(Data entries)
----------------------------------------

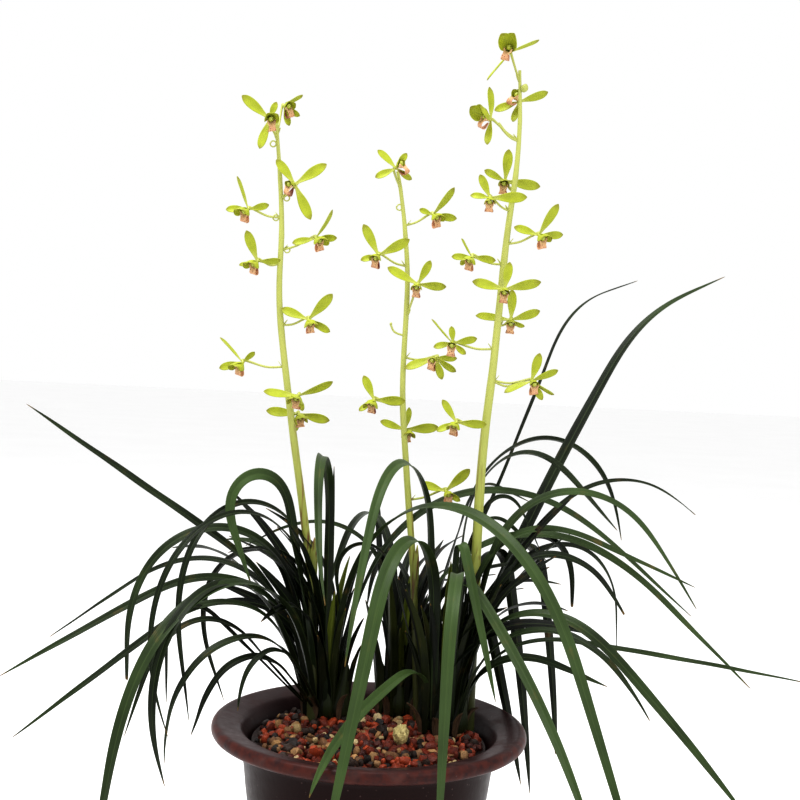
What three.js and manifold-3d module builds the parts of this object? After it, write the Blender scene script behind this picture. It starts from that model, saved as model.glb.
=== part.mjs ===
// A potted orchid: a slender-leaved Cymbidium in a wide-rimmed glazed pot.
// Millimetres and degrees, +Z up, origin at the centre of the pot's flat base.
// Three shoots stand in the potting gravel. Each carries a fan of arching strap leaves, and beside each
// one rises a flower spike, with its flowers on short stalks of their own.

import * as THREE from "three";
import { mergeVertices } from "three/addons/utils/BufferGeometryUtils.js";
import Module from "manifold-3d";

const wasm = await Module();
wasm.setup();

// ---------------------------------------------------------------- driving sizes

const gap = 0.3; // between any two pieces that touch
const pot = {
  height: 185,
  rimRadius: 120,
  mouthRadius: 97,
  neckRadius: 97,
  baseRadius: 74,
  rimDepth: 13,
  wall: 7,
  floor: 9,
  drainRadius: 6,
  drainRing: 34,
};
const gravelDepth = 12; // from the top of the rim down to the gravel
const gravelTop = pot.height - gravelDepth;
const stone = { width: 11.2, length: 17, height: 15.2, turn: 14, x: 24, y: -22 };
const bulb = { lean: 8, youngScale: 0.8 };
const leafRootHeight = 12; // above the gravel, among the sheaths
const leafThickness = 1.5;
const leafSteps = 14;
const sepalWidth = 6.4;
const tepalThickness = 1.2;
const petal = { length: 14, width: 8.4 };
const lip = { length: 12.5, width: 8 };
const lookForward = 11; // how far in front of its middle a flower looks at its lip's tip
const columnRadius = 2.6;
const columnStart = 1.2; // where the blades leave the flower's middle
const stalkRadius = 1;
const stalkSag = 2;

const finishes = {
  glaze: { color: 0x4a3236, roughness: 0.35 },
  gravel: { color: 0x8a3c20, roughness: 0.9 },
  pumice: { color: 0xc4b078, roughness: 0.85 },
  sheath: { color: 0x6b7d34, roughness: 0.6 },
  leaf: { color: 0x2c4a20, roughness: 0.45 },
  spike: { color: 0xc9d27a, roughness: 0.5 },
  petal: { color: 0xb4c23c, roughness: 0.55 },
};

// ---------------------------------------------------------------- the plant's growth tables

// Where each shoot stands on the gravel.
const shoots = {
  left: { x: -36, y: 42 },
  right: { x: 56, y: 12 },
  rear: { x: 22, y: 58 },
};

// A leaf leaves its shoot at foot, measured from the shoot's middle, and grows towards heading
// (0 is +X, 90 is +Y), swinging sideways by swing on its way. It climbs at rise, bends between the shares
// start and end of its length, and points at fall after that.
function leafRow(shoot, foot, heading, swing, rise, fall, start, end, length, width) {
  return { shoot, foot, heading, swing, rise, fall, start, end, length, width };
}

const leaves = [
  leafRow("left", [-16, 6], 195, 0, 80, 34, 0, 0.52, 335, 9),
  leafRow("left", [-14, -2], 196, 4, 83, -92, 0.14, 0.96, 330, 9),
  leafRow("left", [-8, -5], 243, -50, 76, -110, 0.52, 0.86, 305, 9),
  leafRow("left", [-19, 2], 190, 16, 87, -28, 0, 0.66, 315, 8),
  leafRow("left", [-9, -12], 242, -24, 73, -80, 0, 0.8, 425, 11),
  leafRow("left", [-15, -8], 241, -50, 67, -90, 0, 1, 220, 8),
  leafRow("left", [-1, -9], 244, 40, 88, -40, 0.32, 0.76, 390, 9),
  leafRow("left", [6, 3], 5, -6, 79, -40, 0.1, 0.84, 430, 8),
  leafRow("left", [5, -6], -50, 10, 86, -66, 0.02, 0.76, 550, 11),
  leafRow("right", [-6, -2], 228, 32, 83, -60, 0.32, 0.78, 405, 9),
  leafRow("right", [-9, -8], -115, -2, 87, -68, 0.18, 0.6, 420, 12),
  leafRow("right", [0, -12], -83, -28, 66, -88, 0.22, 0.7, 385, 10),
  leafRow("right", [8, -9], -36, -42, 89, -40, 0.28, 0.34, 355, 9),
  leafRow("right", [14, -5], -20, -26, 89, -40, 0, 0.6, 335, 9),
  leafRow("right", [9, -1], 5, -10, 80, -56, 0.28, 0.88, 355, 8),
  leafRow("right", [8, 4], 31, 8, 89, -38, 0.32, 0.82, 375, 8),
  leafRow("right", [4, 9], 50, -38, 59, 26, 0.68, 0.94, 465, 11),
  leafRow("right", [11, 11], 50, 20, 79, -68, 0.22, 0.46, 410, 10),
  leafRow("rear", [3, 2], 15, 32, 66, 16, 0.66, 0.9, 460, 4),
  leafRow("rear", [6, -3], 28, -12, 73, -78, 0.36, 1, 390, 8),
  leafRow("rear", [-5, 4], 100, 25, 82, -60, 0.2, 0.8, 330, 9),
];

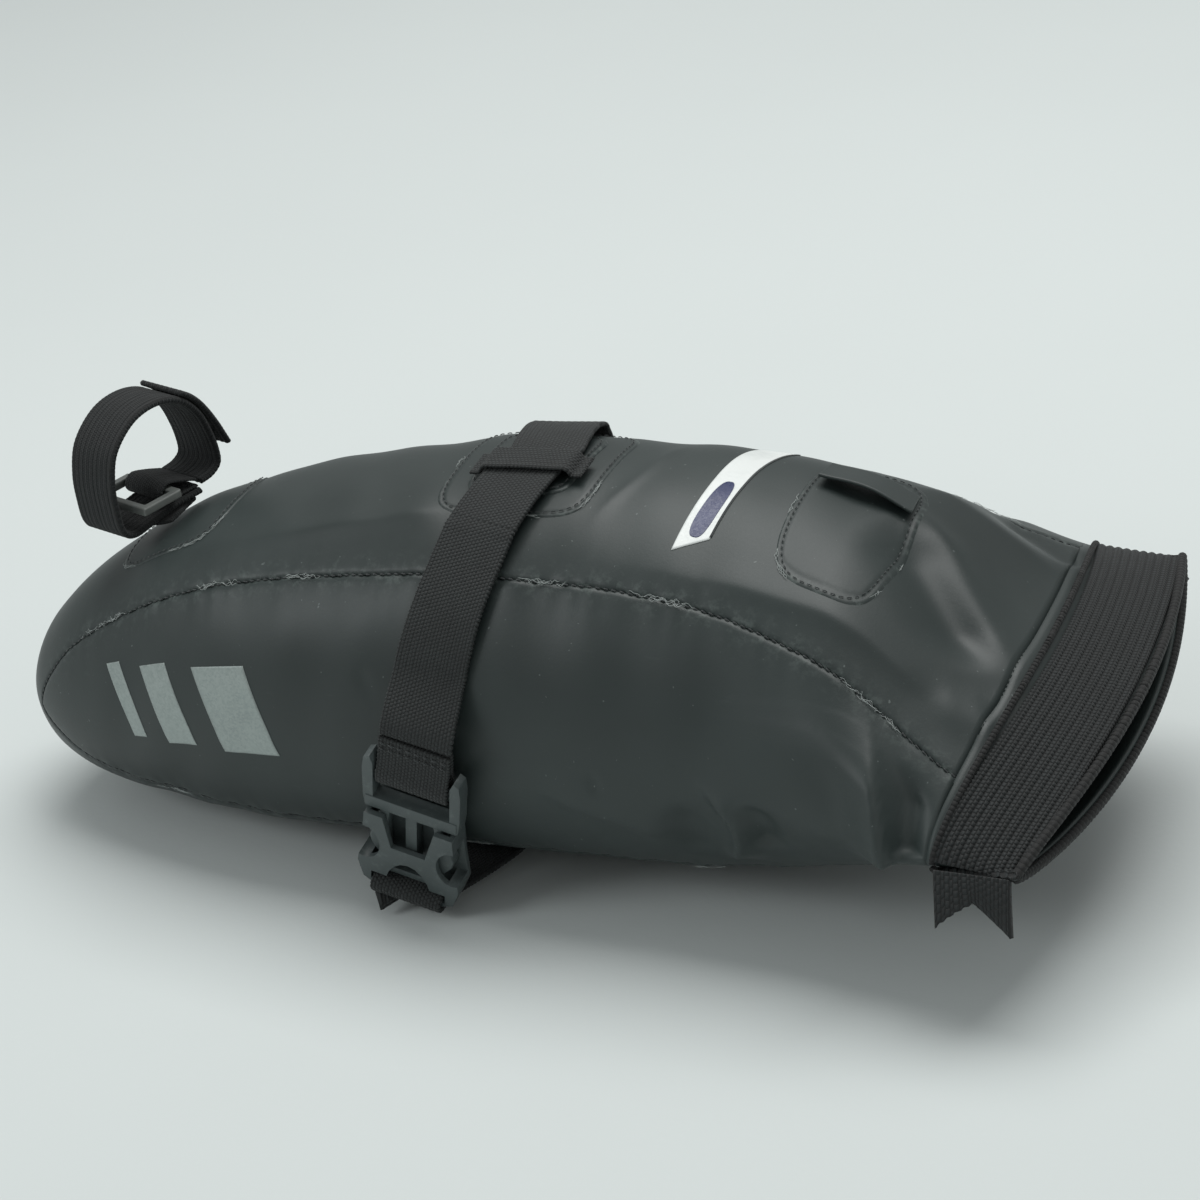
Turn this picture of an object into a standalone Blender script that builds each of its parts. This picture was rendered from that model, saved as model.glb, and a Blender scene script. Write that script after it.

----------------------------------------

Problem requirements: Print the listing above from its first line through the line with "wasm.setup();", and stop there.

Task result:
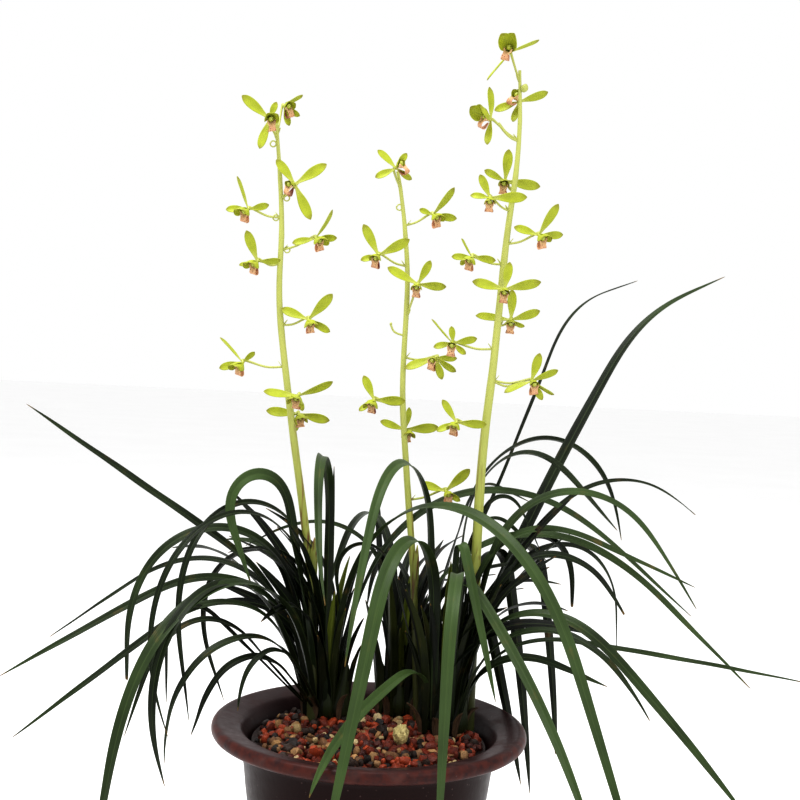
What three.js and manifold-3d module builds the parts of this object? After it, write the Blender scene script behind this picture. It starts from that model, saved as model.glb.
=== part.mjs ===
// A potted orchid: a slender-leaved Cymbidium in a wide-rimmed glazed pot.
// Millimetres and degrees, +Z up, origin at the centre of the pot's flat base.
// Three shoots stand in the potting gravel. Each carries a fan of arching strap leaves, and beside each
// one rises a flower spike, with its flowers on short stalks of their own.

import * as THREE from "three";
import { mergeVertices } from "three/addons/utils/BufferGeometryUtils.js";
import Module from "manifold-3d";

const wasm = await Module();
wasm.setup();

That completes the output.